For he became, by all accounts, an affectionate coach and a diligent scout, scouring the length and breadth of Malaysia for talent. And he discovered many gems along the way, but none more sterling than the young Lee.
A STREETFIGHTER GOING FOR GOLD
Misbun crafted Lee in his mould, to be a streetfighter, to never give up, to hustle for every point.
More than any skill, it was this spirit which Misbun imbued Lee with. Together they had eyes on one thing: Gold at the Olympics.
But such was Lee’s talent, that he scooped nearly every other title along the way. He won four All-England titles and by time he retired this week, he had 69 titles to Misbun’s eight.
Alas, he will be remembered for the three Olympic silver medals from 2008, 2012 and 2016.
Lee himself knew he’d forever be cast as badminton’s most bejewelled bridesmaid – and predictably, his words after losing to Chen Long in Rio were: “I’ll be back.”
But even then, Lee was already past his prime.
Merely to watch him battle Chen, seven years his junior, was a sight to behold. The 34-year-old digging deep, straining every sinew, to produce his trademark leaping smash and twisty flicks.
That Lee overcame Lin Dan in the semis, who twice denied him Olympic gold was, to some degree, his redemption – a nemesis finally slayed.
ACHIEVED SO MUCH
Malaysia has never won an Olympic gold – for years, Lee was their best, nay, only hope. So he endeavoured to stay the course – to never let down his countryman and to win them that gold.
One last tilt in Tokyo, he promised.
But the field was getting stronger and tougher.
Quicker, younger, more technically gifted opponents were setting the badminton circuit alight, from Japan’s Kento Momota, to Denmark’s Viktor Axelsen and India’s Srikanth Kidambi.
And also hanging about … Yes, you guessed it: Chen Long and Lin Dan.
To play himself into contention, Lee would have to put himself through the most gruelling of conditioning and training programmes, not to mention the other untold sacrifices he’d need to make.
Yet with Misbun by his side, he felt strong, felt his dream within reach.

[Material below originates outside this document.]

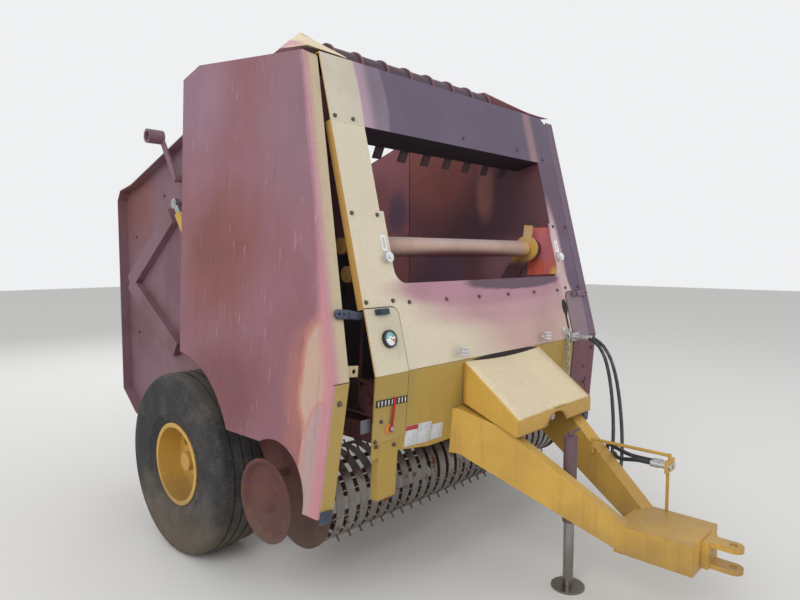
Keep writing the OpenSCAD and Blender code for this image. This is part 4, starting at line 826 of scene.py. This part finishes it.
    def plain_pieces(self):
        """Pieces of one colour all over."""
        coat(sheet_paint("golden paint", tone(*GOLDEN), tone(188, 148, 70), (), 0.14, 0.25, sheen=0.45, mud=0.55),
             "tongue", "hitch", "hose_holder", "barrel_right", "barrel_left", "rim_right", "rim_left")
        coat(sheet_paint("sooty steel", tone(58, 44, 52), tone(72, 52, 58), (), 0.3, 0.3, sheen=0.75), "guide_bar")
        coat(sheet_paint("rusted steel", tone(78, 48, 52), tone(98, 60, 56), (), 0.5, 0.4, sheen=0.75, mud=0.7),
             "frame_rails", "axle", "chamber_rollers", "gearbox", "drive_chain", "pickup_frame", "door_hinges",
             "pickup_reel", "tailgate_frame", "tailgate_rollers", "gauge_wheel_right", "gauge_wheel_left")
        coat(sheet_paint("scorched tube", tone(112, 88, 100), tone(92, 74, 88), (), 0.2, 0.2), "jack_tube")
        coat(sheet_paint("latch rubber", tone(58, 64, 82), tone(48, 54, 72), [
            ((0.9, -0.75, 1.4), (0.2, 0.5, 0.3), None, 0.01, (112, 86, 100)),
        ], 0.0, 0.1, wear=0.0, sheen=0.6), "door_catches")
        coat(bare_metal("zinc plate", ZINC, 0.38, 0.12), "tow_chain", "hose_ports", "hose_couplers")
        coat(bare_metal("spool zinc", tone(236, 238, 240), 0.4, 0.05, 0.3), "twine_guides")
        coat(bare_metal("ground steel", tone(176, 176, 178), 0.3, 0.25, 0.9),
             "rod_right", "rod_left", "jack_leg", "input_shaft")
        coat(bare_metal("worn band steel", tone(150, 146, 142), 0.45, 0.55, 0.7), "pickup_bands")
        coat(moulded("black gauge plastic", tone(34, 38, 42), 0.5), "gauge")

    def roller_paint(self):
        """Burnt roller whose rings have gone pink."""
        material = sheet_paint("burnt roller", tone(94, 76, 92), tone(74, 56, 66), (), 0.2, 0.1)
        tree = material.node_tree
        surface = next(n for n in tree.nodes if n.type == "BSDF_PRINCIPLED")
        axle_y, axle_z = -0.146, 2.62
        place = axes(tree, here(tree))
        rise = maths(tree, "POWER", maths(tree, "SUBTRACT", place[2], axle_z), 2.0)
        reach = maths(tree, "POWER", maths(tree, "SUBTRACT", place[1], axle_y), 2.0)
        radius = maths(tree, "SQRT", maths(tree, "ADD", rise, reach))
        before = surface.inputs["Base Color"].links[0].from_socket
        wire(tree, surface, {"Base Color": mix(tree, ramp(tree, radius, 0.078, 0.082), before, tone(128, 90, 100))})
        return material

    def tyre_rubber(self):
        """Weathered tyre with fine cracks, and dust over it."""
        material, tree, surface = blank_material("weathered tyre")
        where = here(tree)
        cells = add(tree, "TexVoronoi", {"Vector": where, "Scale": 46}, feature="DISTANCE_TO_EDGE")
        crack = ramp(tree, cells.outputs["Distance"], 0.0, 0.05)
        cloud = ramp(tree, speckle(tree, where, 6, 6, 0.65), 0.4, 0.75)
        colour = mix(tree, cloud, tone(44, 43, 44), tone(84, 80, 76))
        colour = mix(tree, crack, tone(26, 25, 26), colour)
        dirty = placed(tree, "ground dirt", {"Vector": where, "Colour": colour, "Dust": 0.5, "Mud height": 0.45})
        finish_look(tree, surface, dirty["Colour"], 0.82, crack, 0.3, 0.001)
        return material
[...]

The two nearly men plotting for one final shakedown.
Then … the cancer.
No issue, the champion assured us. Lee told himself he’d deal with it and return to training at the soonest. And he was true to his word.

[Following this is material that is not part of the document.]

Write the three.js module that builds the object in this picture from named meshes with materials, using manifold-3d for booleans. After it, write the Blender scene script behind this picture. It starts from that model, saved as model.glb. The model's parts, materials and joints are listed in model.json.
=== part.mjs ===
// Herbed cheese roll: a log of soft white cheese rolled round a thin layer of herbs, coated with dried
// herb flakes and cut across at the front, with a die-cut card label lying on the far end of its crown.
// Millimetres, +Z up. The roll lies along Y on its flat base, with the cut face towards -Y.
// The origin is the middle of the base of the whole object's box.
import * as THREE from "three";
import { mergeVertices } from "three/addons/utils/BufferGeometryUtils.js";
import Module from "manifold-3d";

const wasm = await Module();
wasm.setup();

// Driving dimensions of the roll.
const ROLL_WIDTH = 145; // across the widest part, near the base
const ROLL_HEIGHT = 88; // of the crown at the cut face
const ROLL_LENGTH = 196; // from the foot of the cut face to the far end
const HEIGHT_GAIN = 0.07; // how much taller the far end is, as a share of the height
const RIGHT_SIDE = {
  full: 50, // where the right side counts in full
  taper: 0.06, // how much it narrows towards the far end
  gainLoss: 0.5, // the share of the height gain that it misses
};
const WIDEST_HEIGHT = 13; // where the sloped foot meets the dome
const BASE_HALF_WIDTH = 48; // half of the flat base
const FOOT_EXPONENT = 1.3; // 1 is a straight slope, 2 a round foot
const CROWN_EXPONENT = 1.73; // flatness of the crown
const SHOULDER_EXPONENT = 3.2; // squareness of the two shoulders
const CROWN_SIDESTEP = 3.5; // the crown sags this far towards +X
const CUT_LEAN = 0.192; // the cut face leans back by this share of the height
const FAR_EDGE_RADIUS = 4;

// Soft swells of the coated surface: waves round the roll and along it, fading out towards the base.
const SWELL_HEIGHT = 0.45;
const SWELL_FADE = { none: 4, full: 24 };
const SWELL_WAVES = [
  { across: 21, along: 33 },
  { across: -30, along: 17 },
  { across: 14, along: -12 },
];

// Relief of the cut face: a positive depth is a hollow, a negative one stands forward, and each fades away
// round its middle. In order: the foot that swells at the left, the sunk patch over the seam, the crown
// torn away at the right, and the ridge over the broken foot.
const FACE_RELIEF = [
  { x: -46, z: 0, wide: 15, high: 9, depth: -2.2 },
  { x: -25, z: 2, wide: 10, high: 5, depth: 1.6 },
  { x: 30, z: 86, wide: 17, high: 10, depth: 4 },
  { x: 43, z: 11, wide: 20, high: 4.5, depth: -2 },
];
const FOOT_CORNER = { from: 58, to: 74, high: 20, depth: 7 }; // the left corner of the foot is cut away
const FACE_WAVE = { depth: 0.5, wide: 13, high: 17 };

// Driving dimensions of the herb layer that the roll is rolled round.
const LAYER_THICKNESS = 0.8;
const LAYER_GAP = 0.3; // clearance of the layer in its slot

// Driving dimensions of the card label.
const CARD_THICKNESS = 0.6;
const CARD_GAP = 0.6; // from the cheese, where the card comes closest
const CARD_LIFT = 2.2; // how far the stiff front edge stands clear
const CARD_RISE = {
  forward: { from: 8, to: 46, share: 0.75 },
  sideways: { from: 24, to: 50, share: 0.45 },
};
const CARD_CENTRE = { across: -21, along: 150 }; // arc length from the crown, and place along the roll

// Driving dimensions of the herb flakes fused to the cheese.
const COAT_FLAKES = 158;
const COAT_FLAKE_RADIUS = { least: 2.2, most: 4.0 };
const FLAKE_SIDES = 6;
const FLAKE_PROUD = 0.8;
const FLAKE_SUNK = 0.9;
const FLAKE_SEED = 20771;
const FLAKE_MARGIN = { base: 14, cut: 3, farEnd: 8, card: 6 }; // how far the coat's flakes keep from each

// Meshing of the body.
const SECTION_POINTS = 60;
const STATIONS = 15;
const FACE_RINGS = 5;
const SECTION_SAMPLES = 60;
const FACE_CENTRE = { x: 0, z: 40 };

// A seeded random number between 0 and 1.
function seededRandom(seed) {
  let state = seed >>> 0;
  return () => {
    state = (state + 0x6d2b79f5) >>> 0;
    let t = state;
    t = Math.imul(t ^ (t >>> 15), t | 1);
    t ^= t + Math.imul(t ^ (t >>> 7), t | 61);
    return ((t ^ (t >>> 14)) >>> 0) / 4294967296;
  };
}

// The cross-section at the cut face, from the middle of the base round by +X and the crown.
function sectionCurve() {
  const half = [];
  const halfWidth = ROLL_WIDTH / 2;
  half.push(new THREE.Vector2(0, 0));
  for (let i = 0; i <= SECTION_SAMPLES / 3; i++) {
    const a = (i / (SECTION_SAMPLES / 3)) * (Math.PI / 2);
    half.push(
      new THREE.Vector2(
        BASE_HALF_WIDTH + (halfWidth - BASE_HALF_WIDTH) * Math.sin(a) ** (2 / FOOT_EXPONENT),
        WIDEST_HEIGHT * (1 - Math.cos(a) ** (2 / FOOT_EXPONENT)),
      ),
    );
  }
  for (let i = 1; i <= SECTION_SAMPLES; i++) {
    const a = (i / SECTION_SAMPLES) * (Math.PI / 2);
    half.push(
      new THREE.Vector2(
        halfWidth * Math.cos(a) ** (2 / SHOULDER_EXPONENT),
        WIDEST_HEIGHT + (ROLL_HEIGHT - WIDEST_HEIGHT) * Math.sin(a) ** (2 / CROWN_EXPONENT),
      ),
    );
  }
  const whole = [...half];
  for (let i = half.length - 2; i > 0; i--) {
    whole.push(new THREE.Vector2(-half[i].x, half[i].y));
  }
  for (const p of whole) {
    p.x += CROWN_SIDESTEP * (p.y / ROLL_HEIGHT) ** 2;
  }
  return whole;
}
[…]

When the disease went into remission, he was back on court: Eyes firmly on Tokyo.
If there’s one thing to be critical of Lee, it’s that – like all champions – he didn’t know when to stop. But that’s the sort of indefatigability that make winners, winners.
The lamentable thing about this is that Lee likely never stepped back to realise how much he had achieved. There was no need to have said “Sorry” this week. No need.
After all, he held the world No 1 ranking for 199 consecutive weeks, spending a total of nearly 350 weeks at the top.
And, how many triple Olympic silver medallists are there? This isn’t even counting the scores of other titles and crowns he won over 19 years. They boy done good, as they say.
THE BRAVEST MOVE OF HIS LIFE
When Pyambuugiin Tuul was asked shortly after he had his fulfilled his Olympic dream if that was his greatest, happiest moment. He said no. Seeing his wife and two daughters for the first time just months earlier was.
“They’re beautiful,” he added.
While Lee and his fans want to see him one last time at the Olympics, his family needs their father and husband to stay healthy. They need him alive and well. They need him off the court.
That’s the fundamental point.
On calling time on his storied career on Thursday, Lee made perhaps the toughest and the bravest move of his life. Saying goodbye to a dream you’ve long held can be heart-wrenchingly painful.
Lee Chong Wei has nothing to apologise for, and everything to be proud of.